- [WRITTEN EXERCISE] Print all the data, keeping every line exactly as it is.

- [MATERIAL PROVIDED]
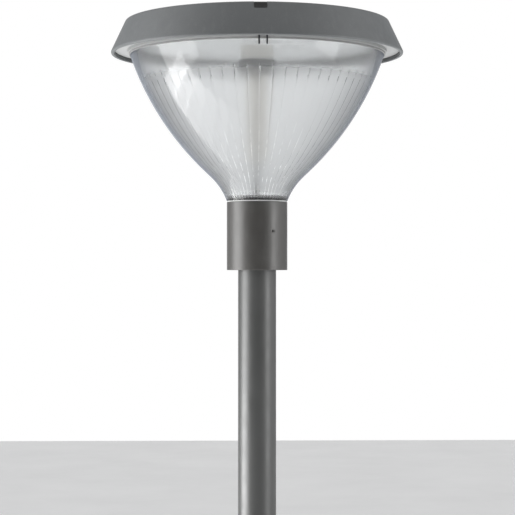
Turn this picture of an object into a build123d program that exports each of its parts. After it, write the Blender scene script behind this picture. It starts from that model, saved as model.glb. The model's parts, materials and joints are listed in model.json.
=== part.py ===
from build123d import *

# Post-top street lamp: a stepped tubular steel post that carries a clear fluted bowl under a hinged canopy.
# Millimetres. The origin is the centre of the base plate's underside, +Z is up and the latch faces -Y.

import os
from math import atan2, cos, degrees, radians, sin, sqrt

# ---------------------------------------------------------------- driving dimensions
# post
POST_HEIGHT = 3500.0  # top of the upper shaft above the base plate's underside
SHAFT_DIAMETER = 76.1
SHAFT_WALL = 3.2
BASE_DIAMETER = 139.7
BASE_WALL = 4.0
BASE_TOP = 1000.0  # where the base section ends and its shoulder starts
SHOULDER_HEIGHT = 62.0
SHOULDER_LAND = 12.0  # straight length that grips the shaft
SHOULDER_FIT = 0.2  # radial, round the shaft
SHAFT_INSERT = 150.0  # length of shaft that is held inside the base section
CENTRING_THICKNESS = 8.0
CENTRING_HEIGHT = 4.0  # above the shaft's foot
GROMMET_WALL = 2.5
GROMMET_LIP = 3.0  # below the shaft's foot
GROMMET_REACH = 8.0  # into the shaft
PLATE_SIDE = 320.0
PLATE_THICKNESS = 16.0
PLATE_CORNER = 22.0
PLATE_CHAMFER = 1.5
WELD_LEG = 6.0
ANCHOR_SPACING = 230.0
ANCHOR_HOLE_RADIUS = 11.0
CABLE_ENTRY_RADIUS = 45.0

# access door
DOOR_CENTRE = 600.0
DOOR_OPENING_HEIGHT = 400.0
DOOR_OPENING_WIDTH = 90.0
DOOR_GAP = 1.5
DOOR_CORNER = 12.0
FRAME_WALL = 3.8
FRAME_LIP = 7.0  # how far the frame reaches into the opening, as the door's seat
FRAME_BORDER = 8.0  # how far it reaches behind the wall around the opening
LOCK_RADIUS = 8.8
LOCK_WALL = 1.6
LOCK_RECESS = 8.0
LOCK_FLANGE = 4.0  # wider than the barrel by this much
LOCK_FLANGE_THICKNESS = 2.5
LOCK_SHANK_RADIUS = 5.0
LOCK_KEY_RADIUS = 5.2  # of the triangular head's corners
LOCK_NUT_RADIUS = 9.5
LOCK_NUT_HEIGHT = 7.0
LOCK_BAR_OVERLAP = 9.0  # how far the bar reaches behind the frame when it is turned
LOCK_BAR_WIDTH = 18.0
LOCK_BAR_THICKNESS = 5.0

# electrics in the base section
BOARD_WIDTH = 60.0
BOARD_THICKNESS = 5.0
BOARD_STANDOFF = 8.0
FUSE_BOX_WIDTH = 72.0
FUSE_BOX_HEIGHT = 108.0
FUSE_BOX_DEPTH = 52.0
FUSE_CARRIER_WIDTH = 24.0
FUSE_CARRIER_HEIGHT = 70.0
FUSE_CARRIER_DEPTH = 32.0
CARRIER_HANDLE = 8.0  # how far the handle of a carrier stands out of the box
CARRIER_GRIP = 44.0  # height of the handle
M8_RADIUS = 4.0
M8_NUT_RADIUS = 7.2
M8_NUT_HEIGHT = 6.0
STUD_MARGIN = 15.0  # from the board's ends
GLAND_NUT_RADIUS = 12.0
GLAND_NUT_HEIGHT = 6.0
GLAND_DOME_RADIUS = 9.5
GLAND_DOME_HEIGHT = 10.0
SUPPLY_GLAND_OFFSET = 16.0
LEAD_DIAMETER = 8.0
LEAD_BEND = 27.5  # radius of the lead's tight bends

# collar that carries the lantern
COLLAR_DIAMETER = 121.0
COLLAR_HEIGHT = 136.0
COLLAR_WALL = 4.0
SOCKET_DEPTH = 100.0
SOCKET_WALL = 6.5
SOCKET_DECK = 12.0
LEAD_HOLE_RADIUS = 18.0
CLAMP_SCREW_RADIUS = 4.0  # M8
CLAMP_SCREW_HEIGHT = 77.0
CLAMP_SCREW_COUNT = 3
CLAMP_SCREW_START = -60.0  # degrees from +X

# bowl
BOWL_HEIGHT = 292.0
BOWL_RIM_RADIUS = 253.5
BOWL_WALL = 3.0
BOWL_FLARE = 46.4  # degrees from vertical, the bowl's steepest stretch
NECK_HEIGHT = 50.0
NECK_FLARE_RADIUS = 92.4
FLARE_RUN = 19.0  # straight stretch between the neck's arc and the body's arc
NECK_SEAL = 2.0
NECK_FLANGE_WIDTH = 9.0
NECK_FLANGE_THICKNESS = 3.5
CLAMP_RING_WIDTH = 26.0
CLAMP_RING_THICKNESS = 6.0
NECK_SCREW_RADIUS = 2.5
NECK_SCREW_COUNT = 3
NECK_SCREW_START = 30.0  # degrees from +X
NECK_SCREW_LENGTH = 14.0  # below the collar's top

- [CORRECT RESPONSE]
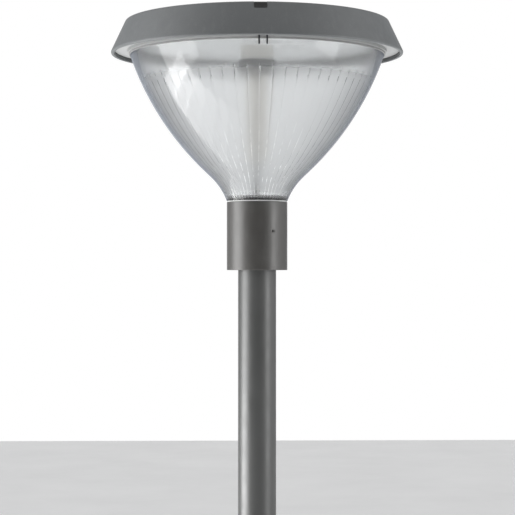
Turn this picture of an object into a build123d program that exports each of its parts. After it, write the Blender scene script behind this picture. It starts from that model, saved as model.glb. The model's parts, materials and joints are listed in model.json.
=== part.py ===
from build123d import *

# Post-top street lamp: a stepped tubular steel post that carries a clear fluted bowl under a hinged canopy.
# Millimetres. The origin is the centre of the base plate's underside, +Z is up and the latch faces -Y.

import os
from math import atan2, cos, degrees, radians, sin, sqrt

# ---------------------------------------------------------------- driving dimensions
# post
POST_HEIGHT = 3500.0  # top of the upper shaft above the base plate's underside
SHAFT_DIAMETER = 76.1
SHAFT_WALL = 3.2
BASE_DIAMETER = 139.7
BASE_WALL = 4.0
BASE_TOP = 1000.0  # where the base section ends and its shoulder starts
SHOULDER_HEIGHT = 62.0
SHOULDER_LAND = 12.0  # straight length that grips the shaft
SHOULDER_FIT = 0.2  # radial, round the shaft
SHAFT_INSERT = 150.0  # length of shaft that is held inside the base section
CENTRING_THICKNESS = 8.0
CENTRING_HEIGHT = 4.0  # above the shaft's foot
GROMMET_WALL = 2.5
GROMMET_LIP = 3.0  # below the shaft's foot
GROMMET_REACH = 8.0  # into the shaft
PLATE_SIDE = 320.0
PLATE_THICKNESS = 16.0
PLATE_CORNER = 22.0
PLATE_CHAMFER = 1.5
WELD_LEG = 6.0
ANCHOR_SPACING = 230.0
ANCHOR_HOLE_RADIUS = 11.0
CABLE_ENTRY_RADIUS = 45.0

# access door
DOOR_CENTRE = 600.0
DOOR_OPENING_HEIGHT = 400.0
DOOR_OPENING_WIDTH = 90.0
DOOR_GAP = 1.5
DOOR_CORNER = 12.0
FRAME_WALL = 3.8
FRAME_LIP = 7.0  # how far the frame reaches into the opening, as the door's seat
FRAME_BORDER = 8.0  # how far it reaches behind the wall around the opening
LOCK_RADIUS = 8.8
LOCK_WALL = 1.6
LOCK_RECESS = 8.0
LOCK_FLANGE = 4.0  # wider than the barrel by this much
LOCK_FLANGE_THICKNESS = 2.5
LOCK_SHANK_RADIUS = 5.0
LOCK_KEY_RADIUS = 5.2  # of the triangular head's corners
LOCK_NUT_RADIUS = 9.5
LOCK_NUT_HEIGHT = 7.0
LOCK_BAR_OVERLAP = 9.0  # how far the bar reaches behind the frame when it is turned
LOCK_BAR_WIDTH = 18.0
LOCK_BAR_THICKNESS = 5.0

# electrics in the base section
BOARD_WIDTH = 60.0
BOARD_THICKNESS = 5.0
BOARD_STANDOFF = 8.0
FUSE_BOX_WIDTH = 72.0
FUSE_BOX_HEIGHT = 108.0
FUSE_BOX_DEPTH = 52.0
FUSE_CARRIER_WIDTH = 24.0
FUSE_CARRIER_HEIGHT = 70.0
FUSE_CARRIER_DEPTH = 32.0
CARRIER_HANDLE = 8.0  # how far the handle of a carrier stands out of the box
CARRIER_GRIP = 44.0  # height of the handle
M8_RADIUS = 4.0
M8_NUT_RADIUS = 7.2
M8_NUT_HEIGHT = 6.0
STUD_MARGIN = 15.0  # from the board's ends
GLAND_NUT_RADIUS = 12.0
GLAND_NUT_HEIGHT = 6.0
GLAND_DOME_RADIUS = 9.5
GLAND_DOME_HEIGHT = 10.0
SUPPLY_GLAND_OFFSET = 16.0
LEAD_DIAMETER = 8.0
LEAD_BEND = 27.5  # radius of the lead's tight bends

# collar that carries the lantern
COLLAR_DIAMETER = 121.0
COLLAR_HEIGHT = 136.0
COLLAR_WALL = 4.0
SOCKET_DEPTH = 100.0
SOCKET_WALL = 6.5
SOCKET_DECK = 12.0
LEAD_HOLE_RADIUS = 18.0
CLAMP_SCREW_RADIUS = 4.0  # M8
CLAMP_SCREW_HEIGHT = 77.0
CLAMP_SCREW_COUNT = 3
CLAMP_SCREW_START = -60.0  # degrees from +X

# bowl
BOWL_HEIGHT = 292.0
BOWL_RIM_RADIUS = 253.5
BOWL_WALL = 3.0
BOWL_FLARE = 46.4  # degrees from vertical, the bowl's steepest stretch
NECK_HEIGHT = 50.0
NECK_FLARE_RADIUS = 92.4
FLARE_RUN = 19.0  # straight stretch between the neck's arc and the body's arc
NECK_SEAL = 2.0
NECK_FLANGE_WIDTH = 9.0
NECK_FLANGE_THICKNESS = 3.5
CLAMP_RING_WIDTH = 26.0
CLAMP_RING_THICKNESS = 6.0
NECK_SCREW_RADIUS = 2.5
NECK_SCREW_COUNT = 3
NECK_SCREW_START = 30.0  # degrees from +X
NECK_SCREW_LENGTH = 14.0  # below the collar's top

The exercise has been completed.